Lar de Terceira Idade ou Cela Prisional?
A recente notícia de num lar de terceira idade, na Lourinhã, as condições de vida serem altamente condenáveis, não só do ponto de vista sanitário mas, acima de tudo, moral, leva a interrogar-me sobre o negócio dos chamados “lares”, que, entre nós, salvo raras excepções, deveriam ter a designação de “casas para velhos”, pois a sua finalidade é essa mesma: depositar os velhos, tirando-os dos seus lares de família.
Mas será que a culpa é das famílias, é dos negociantes, é da Segurança Social ou vai muito mais longe?

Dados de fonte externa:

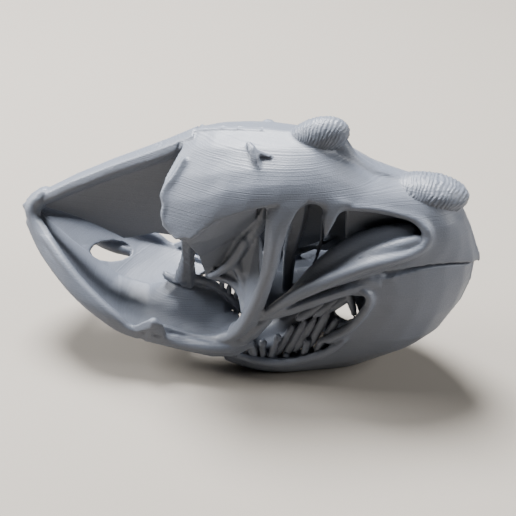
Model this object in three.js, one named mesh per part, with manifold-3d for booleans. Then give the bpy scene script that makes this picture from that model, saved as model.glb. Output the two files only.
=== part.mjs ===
// A gray printed plastic model of a long, low, open-work dinosaur skull with its lower jaw closed.
// Millimetres, +X toward the snout, +Z up. The skull is one piece and mirrors about its XZ plane.
import * as THREE from "three";
import { mergeVertices } from "three/addons/utils/BufferGeometryUtils.js";
import Module from "manifold-3d";

const wasm = await Module();
wasm.setup();

// Driving dimensions
const REST = -2; // height of the resting plane in the control points below
const WALL = 2.4; // sheets of bone
const THIN_WALL = 2.0; // inner sheets
const SIDES = 6; // sides of a strut's section
const OUTER = 0.5; // the control points lie on the first face of the sheet
const INNER = -0.5; // the control points lie on its last face

const PAST = 0.08; // how far a half sheet runs past the midline, as a part of one step

const GRAY = 0x868b92;

// Curves and points

function curve(points) {
  return new THREE.CatmullRomCurve3(points.map((p) => new THREE.Vector3(p[0], p[1], p[2])));
}

// The value number `k` of each control point, read smoothly along the same curve.
function valueAlong(points, k, t) {
  const place = t * (points.length - 1);
  const i = Math.min(Math.floor(place), points.length - 2);
  const f = place - i;
  const ease = f * f * (3 - 2 * f);
  return points[i][k] * (1 - ease) + points[i + 1][k] * ease;
}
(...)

É evidente que as entidades mencionadas são peças de uma engrenagem muito mais complexa e que só começou a existir de forma organizada no século XIX e explosiva no século XX, no chamado mundo ocidental (entenda-se Europa Ocidental, Estados Unidos da América e Canadá). Em Portugal, ganhou expressão significativa já só nos últimos cinquenta ou sessenta anos.
A necessidade de lares para terceira idade é uma consequência directa da necessidade ou desejo da mulher “dona de casa” se transformar em “mulher empregada”. Com efeito quando a mãe de família se ocupava da lida da casa, da primeira educação dos filhos e do apoio aos velhos, fossem pais ou sogros, os lares para idosos não tinham razão de ser; quando muito existiam os asilos para velhos sem família e desvalidos por completo, incapazes de pagar a quem deles cuidasse. Essa foi a realidade anterior ao apogeu da Revolução Industrial e da total implantação da sociedade capitalista. Os lares ou as, eufemisticamente, chamadas de Casas Repouso resultam desta extensão do trabalho fora de casa para as mulheres que, no passado, dependiam em exclusivo dos rendimentos do marido.
A sociedade capitalista gerou novas formas de cultura que, independentemente da análise crítica que deve estar implícita, levaram à alteração do modelo assistencial dos velhos, estabelecendo um paradigma que obriga o Estado a ter de tomar posição naquilo que era, no passado, do âmbito familiar.
Países houve, em especial os social-democráticos da Europa do Norte, onde a assistência aos idosos foi tida como exemplar, em estabelecimentos dignos dos maiores encómios, dada a comodidade e dignidade do fim de vida de quem contribuiu para a sociedade das formas mais diferentes. Em Portugal, ficámos muito distantes de tais modelos, entregando, quase em exclusivo, ao sector privado a exploração desse campo assistencial, facto bem demonstrativo da baixa consideração em que se têm os trabalhadores em geral, pois, ao chegarem ao começo do fim da vida, têm de ser descartados pela família, internando-os em “depósitos” de acordo com os rendimentos do agregado familiar, os quais ou são ilegais ou legalizados mas sem inspecção e exigência rigorosas.
Em quase todos os lares, invocando razões diversas e muitas vezes discutíveis, há horários para as visitas dos familiares, impedindo os internados em receberem o carinho ou o mimo daqueles de quem estão longe. São poucas ou nenhumas as actividades lúdicas para os velhos, quase não existem actividades ocupacionais, levando aqueles que já dependem da ajuda de terceiros a conviverem silenciosamente com a sua solidão, tornando os chamados “lares” em verdadeiras penitenciarias de uma vida vivida para o trabalho e para a família. Ali ficam, para um canto esconso e escuro da sociedade em vez de ocuparem os lugares mais destacados pelo muito que fizeram em prol de todos: família, empregadores, Estado e planeta Terra em geral.
O que se passou no lar da Lourinhã ocorre todos os dias na maioria dos estabelecimentos similares deste país e a culpa não é dos donos nem da sua ganância ou falta de zelo (claro que são os primeiros responsáveis), mas sim do Estado que não fiscaliza em constância estes estes lugares onde se “apodrece” mais rapidamente para ser despachado para a morgue e daí para o cemitério. A culpa é do Estado que deveria assumir para si a obrigação de acolher os velhos quando deixam de ser produtivos e se transformam no peso para o agregado familiar.
Um Estado, um povo e uma sociedade que não respeita os seus velhos não se respeita de forma nenhuma.